Das Verbot bestimmter Derivategeschäfte war dagegen eher unerprobt. Befürworter von Leerverkaufsverboten sehen sehr starke Preisschwankungen an Kapitalmärkten und die damit einhergehende Unsicherheit der Marktteilnehmer als Marktversagen. Sie blenden damit aus, dass es die zentrale Aufgabe der Finanzmärkte ist, die am Markt verfügbaren Informationen schnell und damit effizient zu bewerten sowie für die Marktteilnehmer einen möglichst liquiden Handel bereitzustellen. Neue Informationen führen auf effizienten Märkten zu einer raschen Preisanpassung und häufig auch zu steigenden Volatilitäten. Schnelle Preisanpassungen und fundamental gerechtfertigte Volatilitäten sind somit Ausdruck der gewünschten Effizienz des Marktes und daher nicht grundsätzlich negativ zu bewerten. Beispielsweise war eine wichtige Erkenntnis des Nobelpreisträgers Robert Shiller, dass die US amerikanische Immobilienkrise auch deshalb das gezeigte Ausmaß erreichte, weil es nicht möglich war, mit Leerverkäufen auf fallende Immobilienpreise zu setzen und damit auch negative Informationen in den Markt einfließen zu lassen.

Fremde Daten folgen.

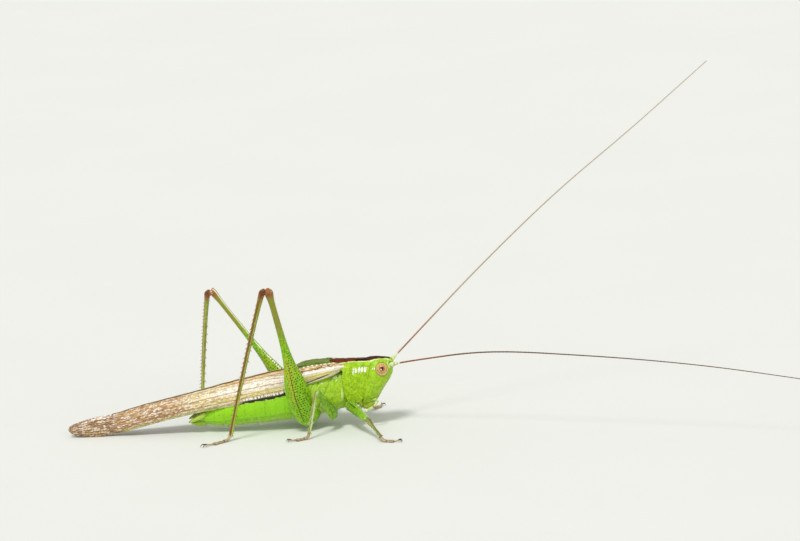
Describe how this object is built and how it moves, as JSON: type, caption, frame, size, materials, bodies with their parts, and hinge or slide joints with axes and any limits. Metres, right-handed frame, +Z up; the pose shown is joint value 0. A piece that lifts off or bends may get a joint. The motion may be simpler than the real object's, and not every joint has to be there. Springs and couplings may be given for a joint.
{
  "type": "slender meadow katydid (long horned grasshopper)",
  "caption": "Still, life-size adult male meadow katydid, a long-horned grasshopper: green body, mottled tan wings held roof-like, high hind knees and very long thin antennae.",
  "frame": {"origin": "on the floor, under the centre of the whole animal's box, antennae included", "axes": "+X towards the head and along the body, +Y to the animal's left, +Z up"},
  "size_m": [0.0526, 0.0186, 0.0234],
  "materials": {
    "cuticle": "satin, finely pitted, yellow-green insect cuticle with darker specks and a brown stripe on the crown",
    "pronotum": "satin, pitted, yellow-green shield with a cream-edged dark red-brown stripe along the back",
    "eye": "glossy, finely faceted, tan-brown compound eye with a dark centre",
    "antenna": "satin, red-brown, finely ringed, pale green at the root",
    "palp": "satin, pale green with whitish tips",
    "fore_wing": "satin, parchment-like, tan and cream with a net of brown veins",
    "hind_wing": "satin, pleated, smoky brown with dark streaks",
    "leg": "satin green with rows of dark dots",
    "tibia": "satin, pale yellow-green to olive brown",
    "hind_tibia": "satin olive-brown with two rows of red-brown spines",
    "tarsus": "satin, grey-brown, slightly translucent"
  },
  "bodies": {
    "root": {"abdomen_front": "cuticle", "abdomen_rear": "cuticle", "antenna_base_left": "antenna", "antenna_base_right": "antenna", "antenna_inner_left": "antenna", "antenna_inner_right": "antenna", "antenna_outer_left": "antenna", "antenna_outer_right": "antenna", "cercus_left": "cuticle", "cercus_right": "cuticle", "eye_left": "eye", "eye_right": "eye", "fore_left_coxa": "leg", "fore_left_femur": "leg", "fore_left_tarsus": "tarsus", "fore_left_tibia": "tibia", "fore_right_coxa": "leg", "fore_right_femur": "leg", "fore_right_tarsus": "tarsus", "fore_right_tibia": "tibia", "fore_wing_left": "fore_wing", "fore_wing_right": "fore_wing", "head": "cuticle", "hind_left_coxa": "leg", "hind_left_femur": "leg", "hind_left_tarsus": "tarsus", "hind_left_tibia": "hind_tibia", "hind_right_coxa": "leg", "hind_right_femur": "leg", "hind_right_tarsus": "tarsus", "hind_right_tibia": "hind_tibia", "hind_wing_left": "hind_wing", "hind_wing_right": "hind_wing", "labial_palp_left": "palp", "labial_palp_right": "palp", "maxillary_palp_left": "palp", "maxillary_palp_right": "palp", "mid_left_coxa": "leg", "mid_left_femur": "leg", "mid_left_tarsus": "tarsus", "mid_left_tibia": "tibia", "mid_right_coxa": "leg", "mid_right_femur": "leg", "mid_right_tarsus": "tarsus", "mid_right_tibia": "tibia", "mouthparts": "cuticle", "pronotum": "pronotum", "prothorax": "cuticle", "subgenital_plate": "cuticle", "thorax": "cuticle"}
  },
  "joints": []
}
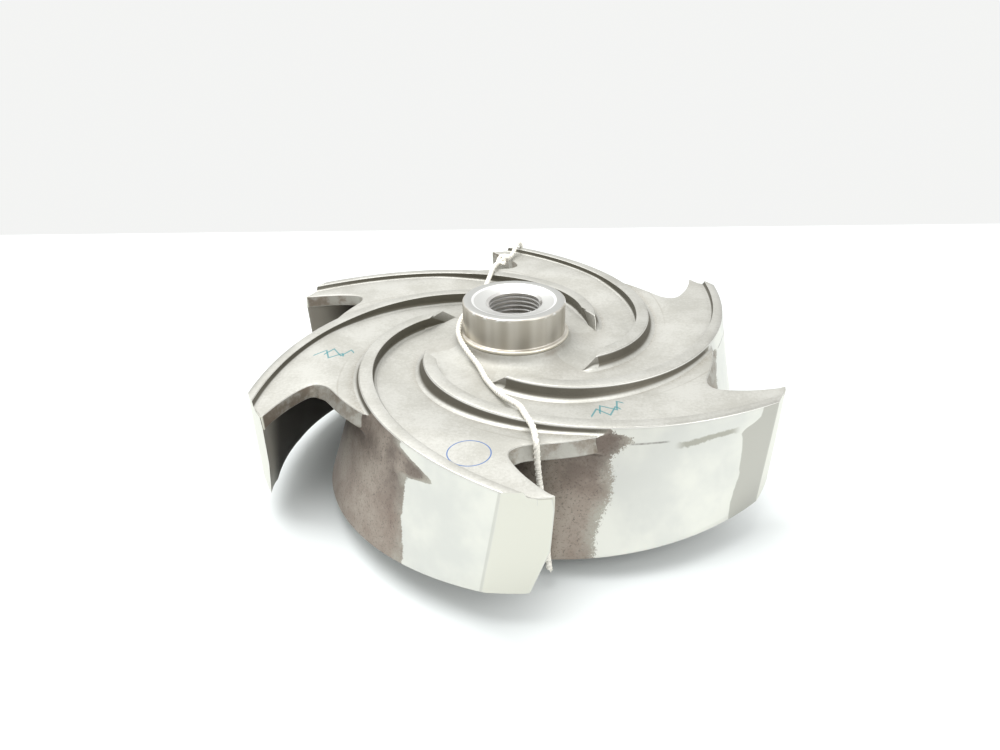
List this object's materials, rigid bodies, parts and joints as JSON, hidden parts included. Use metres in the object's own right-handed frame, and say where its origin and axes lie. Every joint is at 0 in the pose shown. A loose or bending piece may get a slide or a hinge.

In einer durch den Wissenschaftlichen Beirat initiierten und auf den Weg gebrachten Stellungnahme haben Elsas et al. (2010) auf Basis der Ergebnisse wissenschaftlicher Studien die einzelnen Maßnahmen des Regierungsentwurfes bewertet und die zu erwartenden Kapitalmarkteffekte abgeleitet. Im Ergebnis wurde deutlich, dass die vorgeschlagenen Transparenzregeln zu den Leerverkaufspositionen die Liquidität des Marktes erhöhen würden, das Verbot ungedeckter Leerverkäufe aber fallende Kurse nicht verhindern kann. Dagegen würde die Preiseffizienz eingeschränkt, der Wertpapierhandel durch erhöhte Handelskosten behindert. Das Verbot bestimmter Derivategeschäfte würde potenziell die Volatilitäten erhöhen und die Liquidität der Kassamärkte vermindern. Somit qualifizieren sich Transparenzregeln zu den Leerverkaufspositionen als geeignet und wirkungsvoll, während die damals geplanten Verbote nicht die beabsichtigte Wirkung gezeigt und die Effizienz der Wertpapier und Derivatemärkte zum Schaden der Marktteilnehmer wie der Gesamtwirtschaft vermindert hätten. Maßnahmen zur Transparenzerhöhung wurden schließlich implementiert, allgemeine Leerverkaufsbeschränkungen wurden nicht eingeführt. Dabei folgte man auch historischen Einsichten, die belegen, dass etwa das Leerverkaufsverbot im Terminhandel von Gemüsezwiebeln in den USA im Jahr 1958 zu eben den skizzierten Marktverwerfungen geführt hat (vergleiche auch Deb et al. (2011)).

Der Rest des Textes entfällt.